Now that I’m home and have my own computer and internet hookup back, I will finally be able to begin catching up on e-mail, hopefully by tomorrow. Of course I have a ton of messages to get through and I’m not even sure I got a lot of them. Seems sections of them, like a day or two’s wroth at a time, just never came through when I finally got where I could get to a computer and get mail. I also plan to be taking my place back over the RWC groups in the next few days or so. I’m sure the ladies who have worked so hard to watch over those groups and keep things going smoothly are sure glad to read that sentence after so long of a spell. (Smile) Now that I’m on my own computer, and can even get into my website and do an update on things when I have the time.
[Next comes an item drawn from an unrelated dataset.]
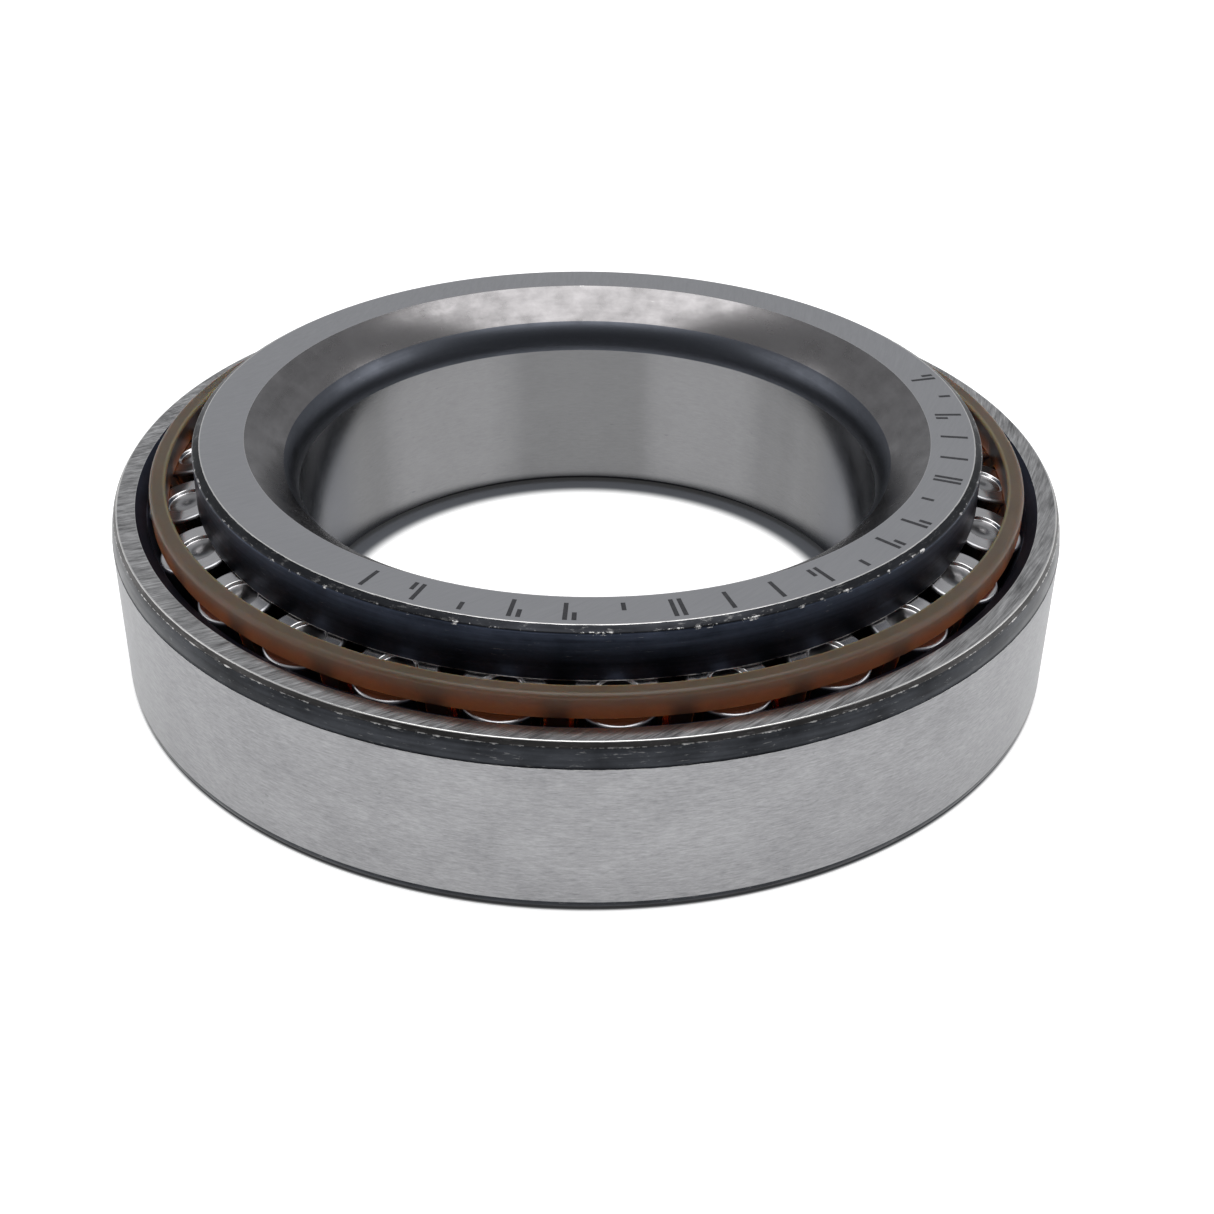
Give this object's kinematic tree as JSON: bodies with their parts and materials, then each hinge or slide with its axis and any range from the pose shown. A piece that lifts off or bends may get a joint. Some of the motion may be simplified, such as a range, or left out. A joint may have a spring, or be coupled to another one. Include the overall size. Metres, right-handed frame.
{
  "type": "tapered roller bearing",
  "caption": "Single-row tapered roller bearing: a cup, a cone with a large rib and rounded bore entry, and tapered rollers held in a moulded window cage.",
  "frame": {"origin": "centre of the outer ring's back face, on the bearing axis", "axes": "+Z along the bearing axis, from the outer ring's back face towards the inner ring's back face; +X and +Y lie in the back face plane"},
  "size_m": [0.075, 0.075, 0.0182],
  "materials": {
    "outer_ring_steel": "ground bearing steel, satin, with a dark unground corner band",
    "inner_ring_steel": "ground bearing steel, satin faces and a dark polished rib",
    "roller_steel": "superfinished bearing steel, polished",
    "cage_polymer": "moulded amber-brown translucent polyamide, semi-gloss"
  },
  "bodies": {
    "outer_ring": {"outer_ring": "outer_ring_steel"},
    "inner_ring": {"inner_ring": "inner_ring_steel"},
    "cage": {"cage": "cage_polymer"},
    "roller_01": {"roller_01": "roller_steel"},
    "roller_02": {"roller_02": "roller_steel"},
    "roller_03": {"roller_03": "roller_steel"},
    "roller_04": {"roller_04": "roller_steel"},
    "roller_05": {"roller_05": "roller_steel"},
    "roller_06": {"roller_06": "roller_steel"},
    "roller_07": {"roller_07": "roller_steel"},
    "roller_08": {"roller_08": "roller_steel"},
    "roller_09": {"roller_09": "roller_steel"},
    "roller_10": {"roller_10": "roller_steel"},
    "roller_11": {"roller_11": "roller_steel"},
    "roller_12": {"roller_12": "roller_steel"},
    "roller_13": {"roller_13": "roller_steel"},
    "roller_14": {"roller_14": "roller_steel"},
    "roller_15": {"roller_15": "roller_steel"},
    "roller_16": {"roller_16": "roller_steel"},
    "roller_17": {"roller_17": "roller_steel"},
    "roller_18": {"roller_18": "roller_steel"},
    "roller_19": {"roller_19": "roller_steel"},
    "roller_20": {"roller_20": "roller_steel"},
    "roller_21": {"roller_21": "roller_steel"},
    "roller_22": {"roller_22": "roller_steel"},
    "roller_23": {"roller_23": "roller_steel"},
    "roller_24": {"roller_24": "roller_steel"},
    "roller_25": {"roller_25": "roller_steel"},
    "roller_26": {"roller_26": "roller_steel"}
  },
  "joints": [
    {"name": "inner_ring_spin", "type": "hinge", "parent": "outer_ring", "child": "inner_ring", "pos_m": [0, 0, 0], "axis": [0, 0, 1], "continuous": true},
    {"name": "cage_spin", "type": "hinge", "parent": "outer_ring", "child": "cage", "pos_m": [0, 0, 0], "axis": [0, 0, 1], "continuous": true},
    {"name": "roller_01_spin", "type": "hinge", "parent": "cage", "child": "roller_01", "pos_m": [0.00201, -0.03019, 0.00782], "axis": [0.0157, -0.2363, 0.9715], "continuous": true},
    {"name": "roller_02_spin", "type": "hinge", "parent": "cage", "child": "roller_02", "pos_m": [0.00917, -0.02883, 0.00782], "axis": [0.0718, -0.2257, 0.9715], "continuous": true},
    {"name": "roller_03_spin", "type": "hinge", "parent": "cage", "child": "roller_03", "pos_m": [0.0158, -0.0258, 0.00782], "axis": [0.1237, -0.202, 0.9715], "continuous": true},
    {"name": "roller_04_spin", "type": "hinge", "parent": "cage", "child": "roller_04", "pos_m": [0.02152, -0.02127, 0.00782], "axis": [0.1685, -0.1665, 0.9715], "continuous": true},
    {"name": "roller_05_spin", "type": "hinge", "parent": "cage", "child": "roller_05", "pos_m": [0.02598, -0.0155, 0.00782], "axis": [0.2034, -0.1213, 0.9715], "continuous": true},
    {"name": "roller_06_spin", "type": "hinge", "parent": "cage", "child": "roller_06", "pos_m": [0.02894, -0.00883, 0.00782], "axis": [0.2265, -0.0691, 0.9715], "continuous": true},
    {"name": "roller_07_spin", "type": "hinge", "parent": "cage", "child": "roller_07", "pos_m": [0.03021, -0.00165, 0.00782], "axis": [0.2365, -0.0129, 0.9715], "continuous": true},
    {"name": "roller_08_spin", "type": "hinge", "parent": "cage", "child": "roller_08", "pos_m": [0.02973, 0.00563, 0.00782], "axis": [0.2327, 0.0441, 0.9715], "continuous": true},
    {"name": "roller_09_spin", "type": "hinge", "parent": "cage", "child": "roller_09", "pos_m": [0.02752, 0.01258, 0.00782], "axis": [0.2154, 0.0985, 0.9715], "continuous": true},
    {"name": "roller_10_spin", "type": "hinge", "parent": "cage", "child": "roller_10", "pos_m": [0.02371, 0.0188, 0.00782], "axis": [0.1856, 0.1472, 0.9715], "continuous": true},
    {"name": "roller_11_spin", "type": "hinge", "parent": "cage", "child": "roller_11", "pos_m": [0.01852, 0.02393, 0.00782], "axis": [0.145, 0.1873, 0.9715], "continuous": true},
    {"name": "roller_12_spin", "type": "hinge", "parent": "cage", "child": "roller_12", "pos_m": [0.01225, 0.02766, 0.00782], "axis": [0.0959, 0.2165, 0.9715], "continuous": true},
    {"name": "roller_13_spin", "type": "hinge", "parent": "cage", "child": "roller_13", "pos_m": [0.00528, 0.02979, 0.00782], "axis": [0.0413, 0.2332, 0.9715], "continuous": true},
    {"name": "roller_14_spin", "type": "hinge", "parent": "cage", "child": "roller_14", "pos_m": [-0.00201, 0.03019, 0.00782], "axis": [-0.0157, 0.2363, 0.9715], "continuous": true},
    {"name": "roller_15_spin", "type": "hinge", "parent": "cage", "child": "roller_15", "pos_m": [-0.00917, 0.02883, 0.00782], "axis": [-0.0718, 0.2257, 0.9715], "continuous": true},
    {"name": "roller_16_spin", "type": "hinge", "parent": "cage", "child": "roller_16", "pos_m": [-0.0158, 0.0258, 0.00782], "axis": [-0.1237, 0.202, 0.9715], "continuous": true},
    {"name": "roller_17_spin", "type": "hinge", "parent": "cage", "child": "roller_17", "pos_m": [-0.02152, 0.02127, 0.00782], "axis": [-0.1685, 0.1665, 0.9715], "continuous": true},
    {"name": "roller_18_spin", "type": "hinge", "parent": "cage", "child": "roller_18", "pos_m": [-0.02598, 0.0155, 0.00782], "axis": [-0.2034, 0.1213, 0.9715], "continuous": true},
    {"name": "roller_19_spin", "type": "hinge", "parent": "cage", "child": "roller_19", "pos_m": [-0.02894, 0.00883, 0.00782], "axis": [-0.2265, 0.0691, 0.9715], "continuous": true},
    {"name": "roller_20_spin", "type": "hinge", "parent": "cage", "child": "roller_20", "pos_m": [-0.03021, 0.00165, 0.00782], "axis": [-0.2365, 0.0129, 0.9715], "continuous": true},
    {"name": "roller_21_spin", "type": "hinge", "parent": "cage", "child": "roller_21", "pos_m": [-0.02973, -0.00563, 0.00782], "axis": [-0.2327, -0.0441, 0.9715], "continuous": true},
    {"name": "roller_22_spin", "type": "hinge", "parent": "cage", "child": "roller_22", "pos_m": [-0.02752, -0.01258, 0.00782], "axis": [-0.2154, -0.0985, 0.9715], "continuous": true},
    {"name": "roller_23_spin", "type": "hinge", "parent": "cage", "child": "roller_23", "pos_m": [-0.02371, -0.0188, 0.00782], "axis": [-0.1856, -0.1472, 0.9715], "continuous": true},
    {"name": "roller_24_spin", "type": "hinge", "parent": "cage", "child": "roller_24", "pos_m": [-0.01852, -0.02393, 0.00782], "axis": [-0.145, -0.1873, 0.9715], "continuous": true},
    {"name": "roller_25_spin", "type": "hinge", "parent": "cage", "child": "roller_25", "pos_m": [-0.01225, -0.02766, 0.00782], "axis": [-0.0959, -0.2165, 0.9715], "continuous": true},
    {"name": "roller_26_spin", "type": "hinge", "parent": "cage", "child": "roller_26", "pos_m": [-0.00528, -0.02979, 0.00782], "axis": [-0.0413, -0.2332, 0.9715], "continuous": true}
  ],
  "couplings": [
    {"joint": "cage_spin", "follows": "inner_ring_spin", "ratio": 0.45326},
    {"joint": "roller_01_spin", "follows": "inner_ring_spin", "ratio": -5.1513},
    {"joint": "roller_02_spin", "follows": "inner_ring_spin", "ratio": -5.1513},
    {"joint": "roller_03_spin", "follows": "inner_ring_spin", "ratio": -5.1513},
    {"joint": "roller_04_spin", "follows": "inner_ring_spin", "ratio": -5.1513},
    {"joint": "roller_05_spin", "follows": "inner_ring_spin", "ratio": -5.1513},
    {"joint": "roller_06_spin", "follows": "inner_ring_spin", "ratio": -5.1513},
    {"joint": "roller_07_spin", "follows": "inner_ring_spin", "ratio": -5.1513},
    {"joint": "roller_08_spin", "follows": "inner_ring_spin", "ratio": -5.1513},
    {"joint": "roller_09_spin", "follows": "inner_ring_spin", "ratio": -5.1513},
    {"joint": "roller_10_spin", "follows": "inner_ring_spin", "ratio": -5.1513},
    {"joint": "roller_11_spin", "follows": "inner_ring_spin", "ratio": -5.1513},
    {"joint": "roller_12_spin", "follows": "inner_ring_spin", "ratio": -5.1513},
    {"joint": "roller_13_spin", "follows": "inner_ring_spin", "ratio": -5.1513},
    {"joint": "roller_14_spin", "follows": "inner_ring_spin", "ratio": -5.1513},
    {"joint": "roller_15_spin", "follows": "inner_ring_spin", "ratio": -5.1513},
    {"joint": "roller_16_spin", "follows": "inner_ring_spin", "ratio": -5.1513},
    {"joint": "roller_17_spin", "follows": "inner_ring_spin", "ratio": -5.1513},
    {"joint": "roller_18_spin", "follows": "inner_ring_spin", "ratio": -5.1513},
    {"joint": "roller_19_spin", "follows": "inner_ring_spin", "ratio": -5.1513},
    {"joint": "roller_20_spin", "follows": "inner_ring_spin", "ratio": -5.1513},
    {"joint": "roller_21_spin", "follows": "inner_ring_spin", "ratio": -5.1513},
    {"joint": "roller_22_spin", "follows": "inner_ring_spin", "ratio": -5.1513},
    {"joint": "roller_23_spin", "follows": "inner_ring_spin", "ratio": -5.1513},
    {"joint": "roller_24_spin", "follows": "inner_ring_spin", "ratio": -5.1513},
    {"joint": "roller_25_spin", "follows": "inner_ring_spin", "ratio": -5.1513},
    {"joint": "roller_26_spin", "follows": "inner_ring_spin", "ratio": -5.1513}
  ]
}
In other words, life is going to get back to normal here. I never realized what a great thing normal is.

2 comments:

Jean said...

I just read somewhere during the past few days that even dead mold can cause problems, but that a 1/10 bleach solution can kill the spores. Make sure that after you tear out that drywall that you bleach down everything before you replace it. I don't know if any of you are sensitive to molds, but they can grow to be dangerous.
I am so glad that you are finally able to get back home. Our homes are our haven and such a comfort. You just can not relax in the same way anyplace else. Enjoy!

Charlotte Dillon said...

Thanks, JC. We've already planned to bleach the 2X4's and everything else in the walls before we put up the new sheetrock and insulation and close it all back up. It's going to be a messy and long job. We haven't even started yet. Can't even get sheetrock here right now. We still have a lot of other things to take care of first before we start redoing the walls. Maybe by the time we are ready, we'll be able to get sheetrock.